As a counselor who works with
women and couples, I believe that our culture’s ideas about
romance do us a real disservice. Most
of us grow up believing that we will be happy when and only when
we find our perfect partner (who will then, of course, bring us
the perfect gifts to show how much they love us!) If we buy
into this story (and it’s difficult not to do it), then we may
spend our single years desperately wishing for a partner only to
find that love, when it comes, leaves us frustrated and
disappointed.
Whether or not you are involved
with someone now, take an honest look at your relationship
history. Do you expect that your partner will read your mind,
discover your unspoken needs, and meet them? While many of us
bring such expectations into our romances, the truth is that the
only time we can appropriately expect such a response is when we
are infants. And of course, even the best parents can’t always
figure out what a baby wants (so now perhaps you’re looking for
your partner to make up for how your parents—or siblings or
friends or past lovers—let you down).
As beautiful and healing as
relationships can be, I know from personal and professional
experience that you can never get what you are looking for from
a relationship as long as you are hoping that your partner will
satisfy your heart’s deepest longings. True love implies
freedom to allow the other person to be who they are--and you
can only offer that freedom when you take responsibility for
your own needs.
If you find yourself feeling let
down at Valentine’s Day, your birthday or other holidays, ask
yourself what is driving your expectations. Do you expect a gift
to make up for something else that’s missing in your life? Do
you resent what you receive because you think it reflects a lack
of intimacy or investment in the relationship? If you don’t
believe that your partner (or anyone) “gets you,” have you taken
the risk of being vulnerable enough to be authentic and ask for
what you want? Do you believe that gifts are a measure of how
much you are loved (or not?) If you are not in a romantic
relationship, are you waiting to create the life you want until
the right person comes along—when you might actually find the
right person on the way to creating the life you want? Each of
these questions ultimately boils down to this: have you
neglected self-intimacy and self-responsibility with the
expectation that someone else will make you happy? Carefully
examining your feelings around gift-giving and receiving may
encourage you to gift yourself in loving ways, so that you don’t
look to others to satisfy empty spaces that only you (or the
Divine) can fill.
Are you craving a little
sweetness in your life? Offer yourself some. Invest in some
really amazing organic chocolate and savor it slowly. Look for
crocuses peeping out from the frozen ground. Brighten up your
home with some flowers (since you are buying them, you will get
exactly what you want!) Find a fun, funky little coffee shop
that you’ve never visited and sip on a warm drink. Spend
the
day doing nothing but taking baths and naps, reading books and
watching movies. Want some sparkle? Bundle up on a cold night
and let yourself be amazed at the stars. Take an afternoon to
window shop for amazing jewelry or try on beautiful gowns. Quit
waiting for someone to throw you a surprise party and plan one
for yourself. Does your body want to be touched? Seek out
people who give good hugs. Get a massage or a pedicure.
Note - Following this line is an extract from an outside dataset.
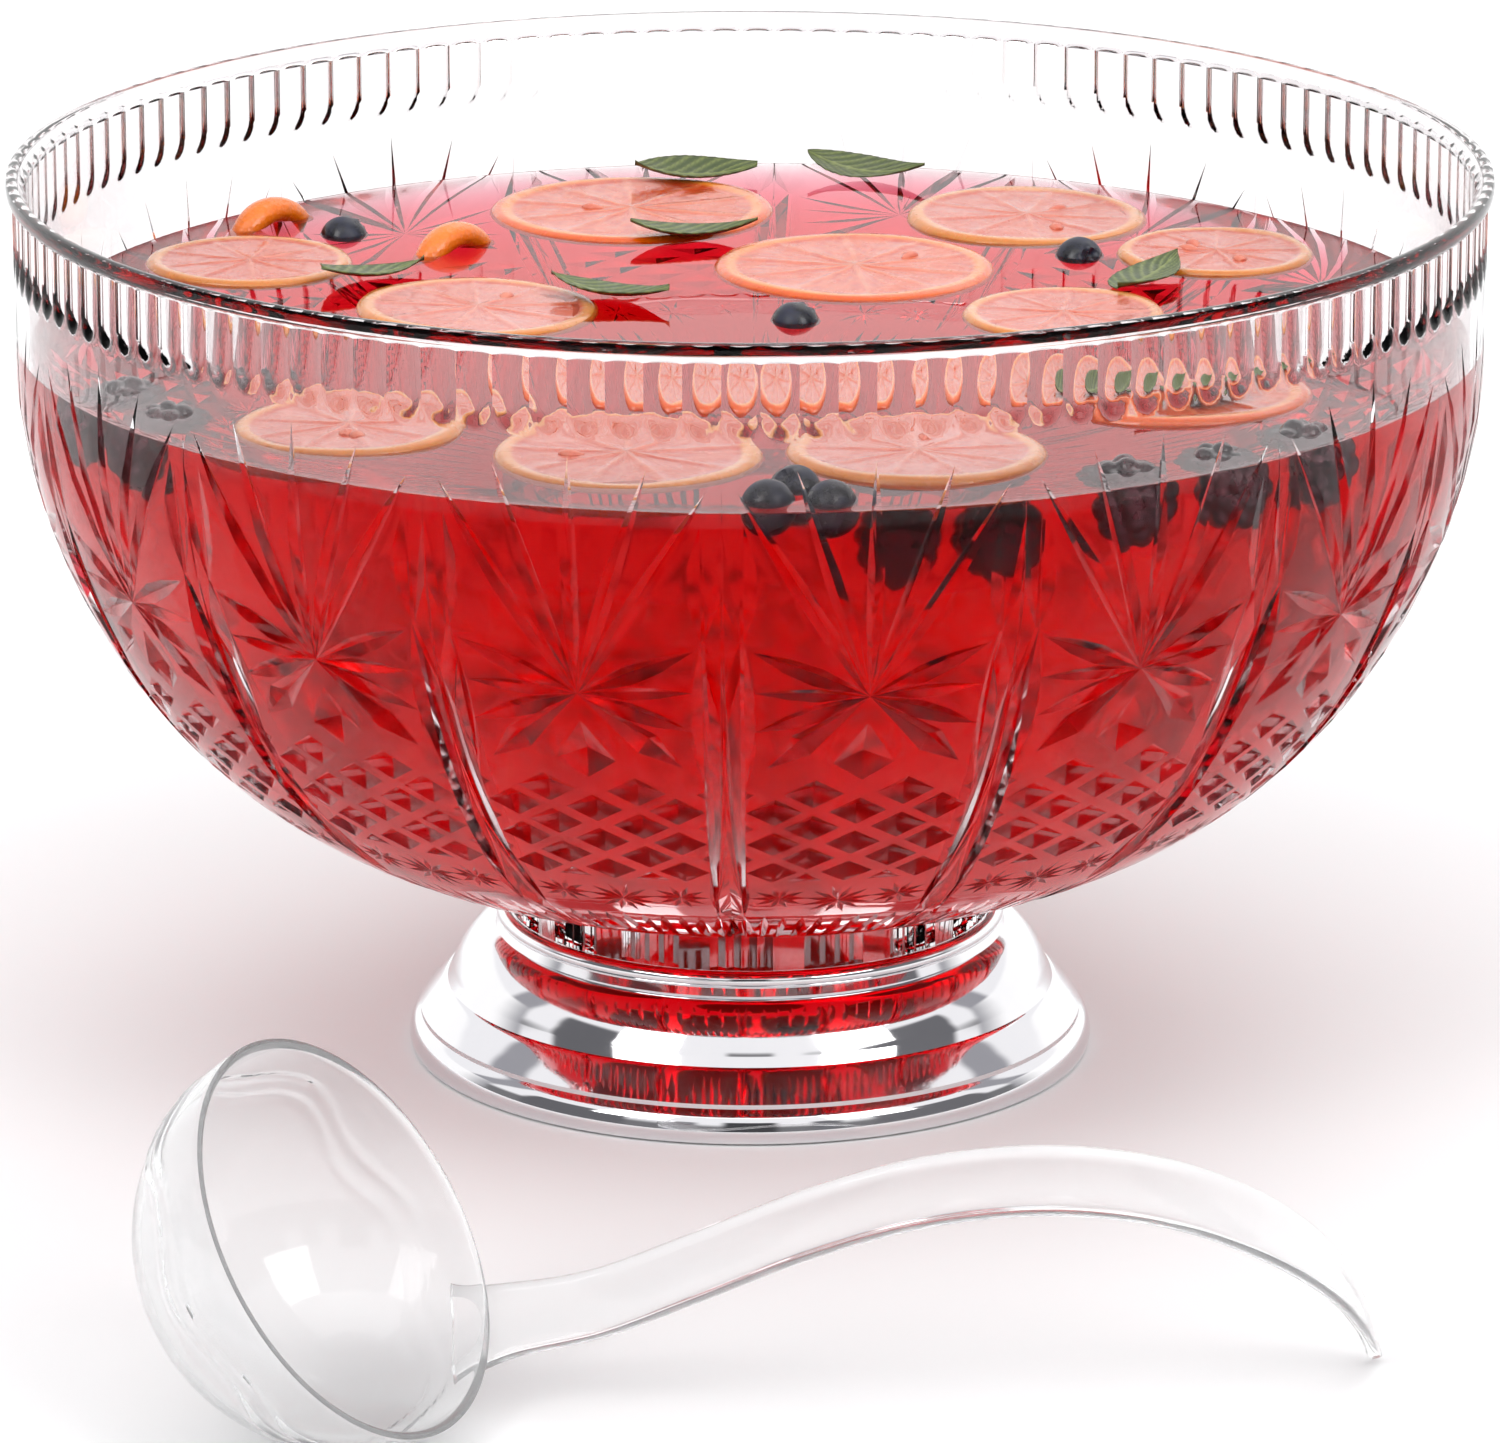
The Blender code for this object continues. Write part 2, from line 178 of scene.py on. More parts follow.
def lathe(name, profile, columns=128, smooth_angle=30.0):
    """A closed solid turned about Z; a profile point on the axis closes it with a fan."""
    verts, faces, rows = [], [], []
    for radius, height in profile:
        if radius < 1e-6:
            rows.append([len(verts)] * columns)
            verts.append((0, 0, height))
        else:
            rows.append(list(range(len(verts), len(verts) + columns)))
            verts += [around(radius, height, 2 * math.pi * c / columns) for c in range(columns)]
    for upper, lower in zip(rows, rows[1:]):
        for c in range(columns):
            d = (c + 1) % columns
            corners = [upper[c], upper[d], lower[d], lower[c]]
            face = tuple(dict.fromkeys(corners))
            if len(face) > 2:
                faces.append(face)
    return mesh_object(name, verts, faces, smooth_angle)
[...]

Splurge on silk sheets or pajamas (or both!) Get some amazing
smelling lotion and rub it all over yourself.
Perhaps none of the above
suggestions
sound appealing to you. Only you
can know what you really want and need. Take responsibility for
yourself, and you might be
amazed how satisfying all your relationships suddenly become.
Kimberly
Schneider’s private counseling, consulting and energy work
practice offers a unique opportunity for people who want to
consciously create fulfilling, abundant lives. Kimberly has an
M.Ed. in Counseling with an emphasis in Women’s Spirituality, as
well as a degree in law. The majority of her clients are helping
professionals who want to cultivate mindfulness, deepen
intuition and manage their energetic boundaries. Other
specialties include empowering people to create enlightened work
and relationships and supporting parents with special needs
kids. In addition to counseling, Kimberly’s healing work draws
upon ancient and modern philosophies of healing, including:
Synergia; Celtic Spirituality; Eastern/Western Religions;
Jungian Psychology and Tarot.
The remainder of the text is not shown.